Hornbill Festival (Month: December )

This festival is attended by all of Nagaland’s major tribes. It features traditional arts, dances, folk songs, and games. All of this takes place amidst immaculate replicas of tribal hutments, complete with wood carvings and hollow log drum instruments, which are beat in haunting symphony at the end of the day. There are plenty of handicraft stalls, food stalls, and heady rice beer to indulge in as well. In the evenings after sundown, the main attraction is the Hornbill National Rock Concert. Bands from all over the country come to compete. This is followed by a night market in town, however, the hottest event (literally!) at the festival is undoubtedly the Naga chilli.

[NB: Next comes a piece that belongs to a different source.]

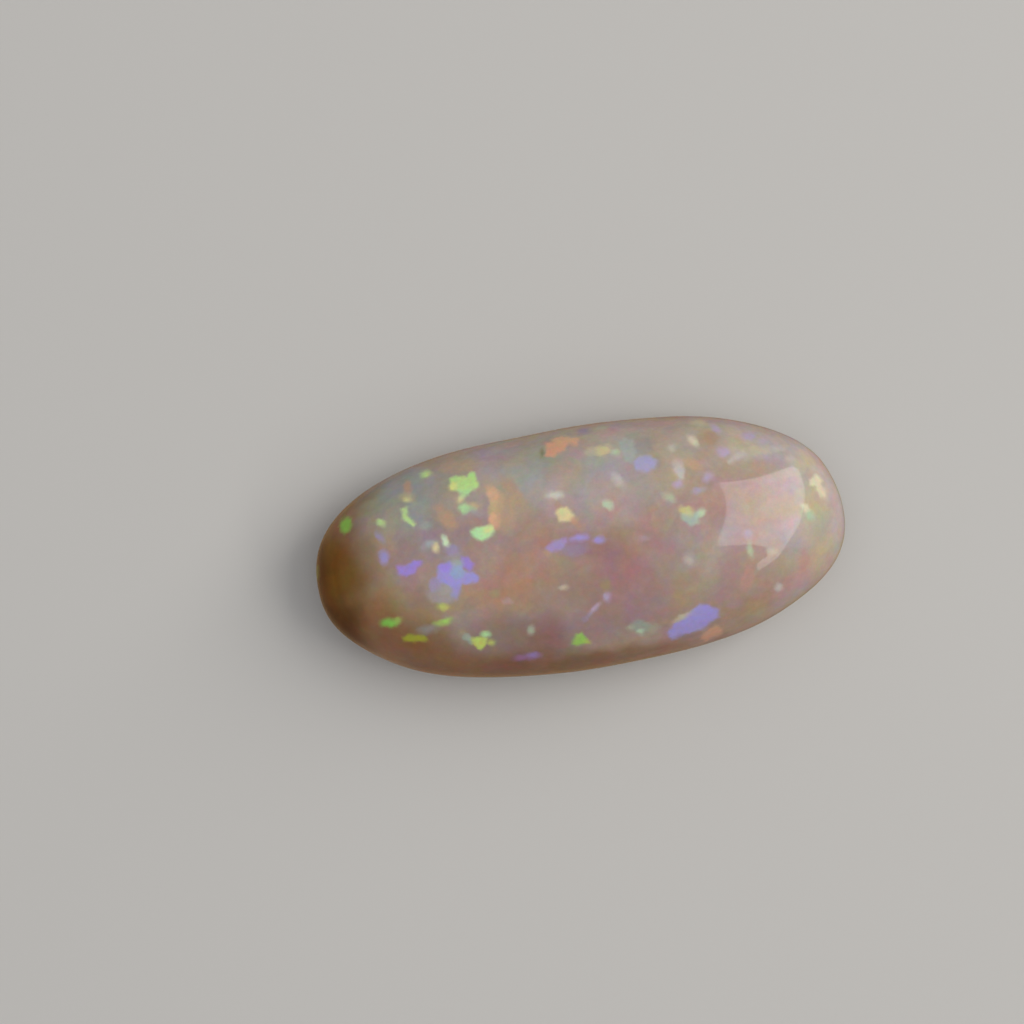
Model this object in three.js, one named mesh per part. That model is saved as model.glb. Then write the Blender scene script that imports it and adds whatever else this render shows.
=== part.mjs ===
// A polished opal cabochon: one solid stone with a long oval outline, a high smooth dome, a rounded
// girdle and a back that is ground flat, so that it lies still on a table or in a ring's seat.
// Millimetres, +Z up, +X along the stone. The origin is on the flat back, under the middle of the stone.
import * as THREE from "three";
import { mergeVertices } from "three/addons/utils/BufferGeometryUtils.js";

// Driving dimensions
const LENGTH = 20.0;
const WIDTH = 9.14;
const HEIGHT = 5.4;
// The girdle is the widest level of the stone, measured up from the flat back.
const GIRDLE_HEIGHT = 1.5;
// How deep the underside would bulge below the girdle if the back weren't ground flat.
const UNDERSIDE_DEPTH = 2.1;
// Exponents of the curves: 2 is an ellipse, and more is fuller and nearer to a box.
const OUTLINE_FULLNESS = 2.4;
const DOME_FULLNESS = 2.25;
const UNDERSIDE_FULLNESS = 2.2;
// The crest of the dome leans a little towards the fuller end.
const CREST_SHIFT_X = 0.45;
const CREST_SHIFT_Y = 0.12;

// Where the grinding wheel left the outline flatter (negative rise) or fuller than the plain oval.
// The direction is in degrees from +X towards +Y, and the spread is how far the change reaches each way.
const WHEEL_MARKS = [
  { direction: 7, rise: -0.09, spread: 6 },
  { direction: 38, rise: 0.07, spread: 12 },
  { direction: 114, rise: -0.08, spread: 20 },
  { direction: 197, rise: -0.2, spread: 10 },
  { direction: 263, rise: 0.05, spread: 22 },
  { direction: 339, rise: -0.1, spread: 9 },
];

// How finely the surface is faceted
const STEPS_ROUND = 96;
const STEPS_DOME = 19;
const STEPS_UNDERSIDE = 5;

// The height of a superellipse above its centre line, at a share of its half width.
function bulge(share, fullness) {
  return Math.pow(Math.max(0, 1 - Math.pow(share, fullness)), 1 / fullness);
}

// Half of the stone's section, as shares of the outline across and millimetres up: from the middle of
// the back, out along the flat, up the underside to the girdle, and over the dome to its crest.
function sectionProfile() {
  const backShare = bulge(GIRDLE_HEIGHT / UNDERSIDE_DEPTH, UNDERSIDE_FULLNESS);
  const points = [new THREE.Vector2(0, 0)];
  for (let i = 0; i < STEPS_UNDERSIDE; i++) {
    const share = THREE.MathUtils.lerp(backShare, 1, Math.sin((i / STEPS_UNDERSIDE) * (Math.PI / 2)));
    const drop = i === 0 ? GIRDLE_HEIGHT : UNDERSIDE_DEPTH * bulge(share, UNDERSIDE_FULLNESS);
    points.push(new THREE.Vector2(share, GIRDLE_HEIGHT - drop));
  }
  for (let i = 0; i <= STEPS_DOME; i++) {
    const share = Math.cos((i / STEPS_DOME) * (Math.PI / 2));
    const rise = (HEIGHT - GIRDLE_HEIGHT) * bulge(share, DOME_FULLNESS);
    points.push(new THREE.Vector2(i === STEPS_DOME ? 0 : share, GIRDLE_HEIGHT + rise));
  }
  return points;
}

// How much the wheel marks grow or shrink the outline at the point (x, y) of the plain oval.
function wheelMarkScale(x, y) {
  const degrees = THREE.MathUtils.radToDeg(Math.atan2(y, x));
  let rise = 0;
  for (const mark of WHEEL_MARKS) {
    const away = THREE.MathUtils.euclideanModulo(degrees - mark.direction + 180, 360) - 180;
    rise += mark.rise * Math.exp(-((away / mark.spread) ** 2));
  }
  return 1 + rise / Math.max(Math.hypot(x, y), WIDTH / 2);
}

// Stretches a round blank of radius 1 to the oval outline, with its wheel marks and leaning crest.
function shapeBlank(geometry) {
  const position = geometry.getAttribute("position");
  const power = 2 / OUTLINE_FULLNESS;
  for (let i = 0; i < position.count; i++) {
    const share = Math.hypot(position.getX(i), position.getY(i));
    const z = position.getZ(i);
    const cosine = share > 0 ? position.getX(i) / share : 0;
    const sine = share > 0 ? position.getY(i) / share : 0;
    const x = (LENGTH / 2) * Math.sign(cosine) * Math.abs(cosine) ** power;
    const y = (WIDTH / 2) * Math.sign(sine) * Math.abs(sine) ** power;
    const scale = share * wheelMarkScale(x, y);
    const lean = Math.max(0, (z - GIRDLE_HEIGHT) / (HEIGHT - GIRDLE_HEIGHT)) ** 2;
    position.setXYZ(i, x * scale + CREST_SHIFT_X * lean, y * scale + CREST_SHIFT_Y * lean, z);
  }
}

// Puts the origin under the middle of the stone, and brings back the length and width that the wheel
// marks changed by a few hundredths of a millimetre.
function trimToSize(geometry) {
  geometry.computeBoundingBox();
  const middle = geometry.boundingBox.getCenter(new THREE.Vector3());
  const size = geometry.boundingBox.getSize(new THREE.Vector3());
  geometry.translate(-middle.x, -middle.y, 0);
  geometry.scale(LENGTH / size.x, WIDTH / size.y, 1);
}

function makeStone() {
  const blank = new THREE.LatheGeometry(sectionProfile(), STEPS_ROUND);
  blank.rotateX(Math.PI / 2);
  shapeBlank(blank);
  blank.deleteAttribute("normal");
  blank.deleteAttribute("uv");
  const geometry = mergeVertices(blank, 1e-4);
  trimToSize(geometry);
  geometry.computeVertexNormals();
  return geometry;
}

// Pale milky opal with a pink-brown cast, polished bright
const opalMaterial = new THREE.MeshStandardMaterial({ color: 0xb09a8e, roughness: 0.1, metalness: 0 });

const cabochon = new THREE.Mesh(makeStone(), opalMaterial);
cabochon.name = "opal_cabochon";

const part = new THREE.Group();
part.add(cabochon);

export default part;
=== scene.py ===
"""A polished opal cabochon: a milky, pink-brown stone with patches of play of colour, on a pale floor.

The stone's shape follows the same curves as the CAD solid, finely meshed. Its colours are a node material:
a body colour that changes over the stone, with painted light and shade in it (paler at the right end and
upper side, darker at the left end and lower edge), a mosaic of faint domains, and flecks placed one by one.
"""

import math
import typing

import bmesh
import bpy
import numpy as np
from mathutils import Matrix, Vector
from mathutils.bvhtree import BVHTree


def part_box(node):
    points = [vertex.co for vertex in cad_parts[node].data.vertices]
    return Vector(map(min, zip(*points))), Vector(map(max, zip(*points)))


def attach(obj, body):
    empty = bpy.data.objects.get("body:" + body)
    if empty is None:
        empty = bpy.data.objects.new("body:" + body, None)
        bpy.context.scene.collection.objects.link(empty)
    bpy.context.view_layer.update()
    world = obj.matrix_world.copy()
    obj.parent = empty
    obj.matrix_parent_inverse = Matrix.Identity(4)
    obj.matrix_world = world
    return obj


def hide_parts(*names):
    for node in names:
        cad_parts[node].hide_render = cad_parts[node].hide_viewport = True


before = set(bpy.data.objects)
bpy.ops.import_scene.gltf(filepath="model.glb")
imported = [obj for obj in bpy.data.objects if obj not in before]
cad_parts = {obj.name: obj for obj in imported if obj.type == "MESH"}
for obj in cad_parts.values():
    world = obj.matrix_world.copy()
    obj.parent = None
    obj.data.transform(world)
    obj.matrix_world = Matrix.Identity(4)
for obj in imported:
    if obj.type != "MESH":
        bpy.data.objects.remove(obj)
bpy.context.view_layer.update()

MM = 0.001
NODE = "opal_cabochon"
node_low, node_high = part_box(NODE)
LENGTH = (node_high.x - node_low.x) / MM
WIDTH = (node_high.y - node_low.y) / MM
HEIGHT = (node_high.z - node_low.z) / MM

# The curves of the stone, as in the CAD solid, in millimetres
GIRDLE_HEIGHT = 1.5
UNDERSIDE_DEPTH = 2.1
OUTLINE_FULLNESS = 2.4
DOME_FULLNESS = 2.25
UNDERSIDE_FULLNESS = 2.2
CREST_SHIFT = (0.45, 0.12)
WHEEL_MARKS = (
    # direction from +X in degrees, rise in mm, spread in degrees
    (7, -0.09, 6),
    (38, 0.07, 12),
    (114, -0.08, 20),
    (197, -0.2, 10),
    (263, 0.05, 22),
    (339, -0.1, 9),
)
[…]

Durga Puja ( Month: Sept / October )

This is an important Hindu festival celebrated all over India with different rituals and festivities, especially in the eastern region covering the states of West Bengal, Assam, Bihar, Jharkhand, Orissa and Tripura. In West Bengal and Tripura, which has majority of Bengali Hindus, it is the biggest festival of the year. Apart from eastern India, Durga Puja is also celebrated in Delhi, Uttar Pradesh, Maharashtra, Gujarat, Punjab, Kashmir, Karnataka and Kerala.
This festival involves the worship of Shakti, also known as Goddess Durga. The legend Shakti goes back to the story of Mahisasur, a powerful demon also known as the Buffalo Demon. Through years of intense praying and worship, he received a boon from Lord Brahma that no power could harm him, making him invincible. But once the divine powers were bestowed upon him, he started ravaging the whole world and killing people and eventually wanted to uproot the Gods too. The Gods, in dismay, combined their powers to create a beautiful maiden riding on a lion and each placed his or her most potent weapon in one of her ten hands. Durga killed Mahisasur and won the heavens back for the Gods. Her return in each year in the Bengali month of Aswin (September-October) commemorates Rama’s invocation of the goddess Durga before he went into battle with Ravana.

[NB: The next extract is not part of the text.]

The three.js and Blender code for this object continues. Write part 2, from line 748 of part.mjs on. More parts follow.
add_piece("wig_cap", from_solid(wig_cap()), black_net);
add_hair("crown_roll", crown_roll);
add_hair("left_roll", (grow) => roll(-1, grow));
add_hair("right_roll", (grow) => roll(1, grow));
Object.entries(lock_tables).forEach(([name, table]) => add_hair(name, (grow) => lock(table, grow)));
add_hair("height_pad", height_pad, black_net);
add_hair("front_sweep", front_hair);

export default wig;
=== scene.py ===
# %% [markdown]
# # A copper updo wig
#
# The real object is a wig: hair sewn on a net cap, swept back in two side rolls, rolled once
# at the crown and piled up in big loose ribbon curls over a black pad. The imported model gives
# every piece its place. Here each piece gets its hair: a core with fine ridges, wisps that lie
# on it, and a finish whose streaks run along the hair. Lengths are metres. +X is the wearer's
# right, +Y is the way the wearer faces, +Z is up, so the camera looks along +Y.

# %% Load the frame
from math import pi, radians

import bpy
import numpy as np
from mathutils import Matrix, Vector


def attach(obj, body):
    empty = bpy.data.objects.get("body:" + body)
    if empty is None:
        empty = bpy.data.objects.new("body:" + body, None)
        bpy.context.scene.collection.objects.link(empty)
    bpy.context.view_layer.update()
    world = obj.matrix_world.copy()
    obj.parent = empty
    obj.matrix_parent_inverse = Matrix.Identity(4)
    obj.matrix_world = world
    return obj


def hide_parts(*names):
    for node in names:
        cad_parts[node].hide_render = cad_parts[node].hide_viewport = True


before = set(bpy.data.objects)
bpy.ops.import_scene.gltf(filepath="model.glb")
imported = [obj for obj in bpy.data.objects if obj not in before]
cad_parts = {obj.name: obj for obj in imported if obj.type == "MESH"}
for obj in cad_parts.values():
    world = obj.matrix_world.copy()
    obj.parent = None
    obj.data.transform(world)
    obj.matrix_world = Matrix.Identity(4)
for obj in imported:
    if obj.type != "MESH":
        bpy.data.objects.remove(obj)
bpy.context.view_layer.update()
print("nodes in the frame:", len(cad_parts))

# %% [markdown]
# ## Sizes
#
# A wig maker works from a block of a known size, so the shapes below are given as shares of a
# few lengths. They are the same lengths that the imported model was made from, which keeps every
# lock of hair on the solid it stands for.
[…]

Durga Puja is celebrated as one of the biggest festivals in Bengal and is also a most significant sociocultural event in Bengali society.

Diwali (Month: October / November)

Also known as Deepawali, Diwali is one of the most important, hugely awaited, and immensely cherished festivals celebrated across India and in parts of Nepal. Originally, the name was Deepawali, which has its origin from Sanskrit meaning “Rows of light “.

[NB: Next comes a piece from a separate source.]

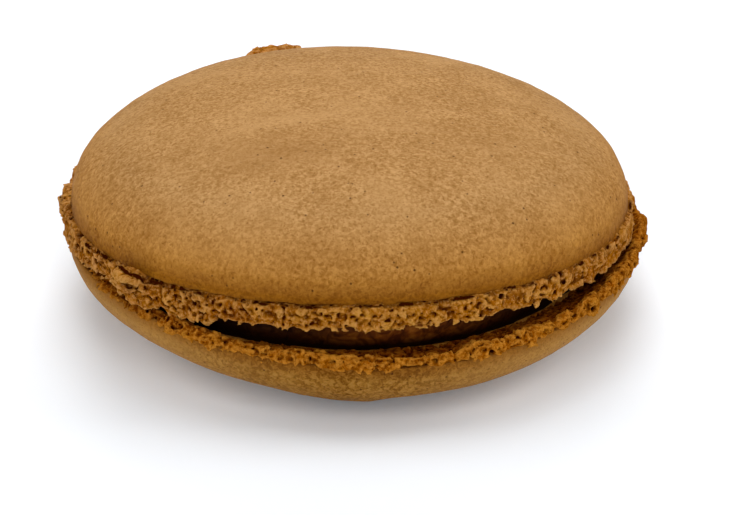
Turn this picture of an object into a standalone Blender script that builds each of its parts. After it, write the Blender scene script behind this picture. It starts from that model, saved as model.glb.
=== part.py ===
"""French macaron: two almond meringue shells with ruffled feet, held together by chocolate ganache.

Units are metres and +Z is up. The origin is the middle of the flat spot that the macaron rests on.
Angles are in degrees, anticlockwise from +X seen from above. The front, where the macaron gapes, is 270.

A wave is a mean followed by (swing, lobes, peak angle) terms: a radius or height that varies round a rim.
"""
import bpy
import numpy as np

MM = 0.001

# Top shell: skin edge, dome and foot
TOP_EDGE_RADIUS = (22.0 * MM, (0.13 * MM, 1, 180), (0.13 * MM, 2, 159))
TOP_EDGE_HEIGHT = (9.71 * MM, (0.97 * MM, 1, 263), (0.37 * MM, 2, 95))
TOP_RISE = 7.86 * MM
TOP_FULLNESS = 2.4
TOP_FOOT_RADIUS = (22.35 * MM, (0.1 * MM, 1, 60))
TOP_FOOT_HEIGHT = (7.54 * MM, (1.21 * MM, 1, 296), (0.57 * MM, 2, 81))
TOP_CREVICE = (0.26 * MM, (0.2 * MM, 1, 200))
TOP_CREVICE_DROP = 0.16 * MM
TOP_HEAD_DROP = 0.3 * MM
TOP_HEAD_INSET = 0.15 * MM
TOP_LIP_WIDTH = 0.75 * MM
TOP_BELLY = 0.14 * MM
TOP_PLATE_HEIGHT = (8.72 * MM, (0.48 * MM, 1, 280))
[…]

Over the years, the name has been pronounced as Diwali, especially in Hindi, whereas it still remains Deepawali in Nepali. Diwali is popularly known as the “Festival of Lights” and is celebrated with great gusto, being observed as an official holiday across all of India.

The festival of Diwali is not only significant to Hindus but has importance in Jainism, Buddhism, and Sikhism. For Hindus, it is associated with the return of Lord Rama to Ayodhya after his 14 years of exile and his victory over the demon Ravana. On that day, he was welcomed to the kingdom of Ayodhya with rows of deep, lighting the entire kingdom. Thus, there is a tradition of lighting oil lamps that symbolize the victory of good over evil and freedom from spiritual darkness.

Onam ( Month: August /September)

Onam is the biggest festival in the Indian state of Kerala. Onam Festival falls during the Malayali month of Chingam (Aug – Sep) and marks the homecoming of legendary King Mahabali who Malayalees consider as their King. The Carnival of Onam lasts for ten days and brings out the best of Keralan culture and tradition. Intricately decorated Pookalam, ambrosial Onasadya, the breathtaking Snake Boat Race, and exotic Kaikottikali dances are some of the most remarkable features of Onam – the harvest festival in Kerala. Onam is an ancient festival which still survives in modern times. Kerala’s rice harvest festival and the Festival of Rain Flowers, which fall in the month of Chingam, celebrate the Asura King Mahabali’s annual visit from Patala (the underworld). Onam is unique since Mahabali has been revered by the people of Kerala since prehistory. The King is so much attached to his kingdom that it is believed he comes annually from the nether world to see his people living happily. It is in honour of King Mahabali that Onam is celebrated. The deity Vamana, also called Onatthappan, is also revered during this time by installing a clay figure next to the floral carpet (Pookalam). The celebrations begin within a fortnight of the Malayalam New Year and go on for ten days. All over the state of Kerala, festive rituals, traditional cuisine, dance and music mark this harvest festival. The ten day Onam festival witnessed with Atthachamayam (Royal Parade on Atham Day) in Thripunithara (a suburb of Kochi City). The parade is colourful and depicts all the elements of Keralan culture with more than 50 floats and 100 tableaux. The main center of festival is at Vamanamoorthy Thrikkakara temple within Kochi City, believed to be the ancient capital of King Mahabali. The temple is dedicated to Lord Vamana and is directly linked to the mythological background of Onam.

The ten days of Onam are celebrated with great fanfare by Malayalees. Of all these days, the most important ones are the first day, Atham, and the tenth and final day, Thiru-Onam (Thiruvonam). The rich cultural heritage of Kerala comes out in its best form and spirit during the festival.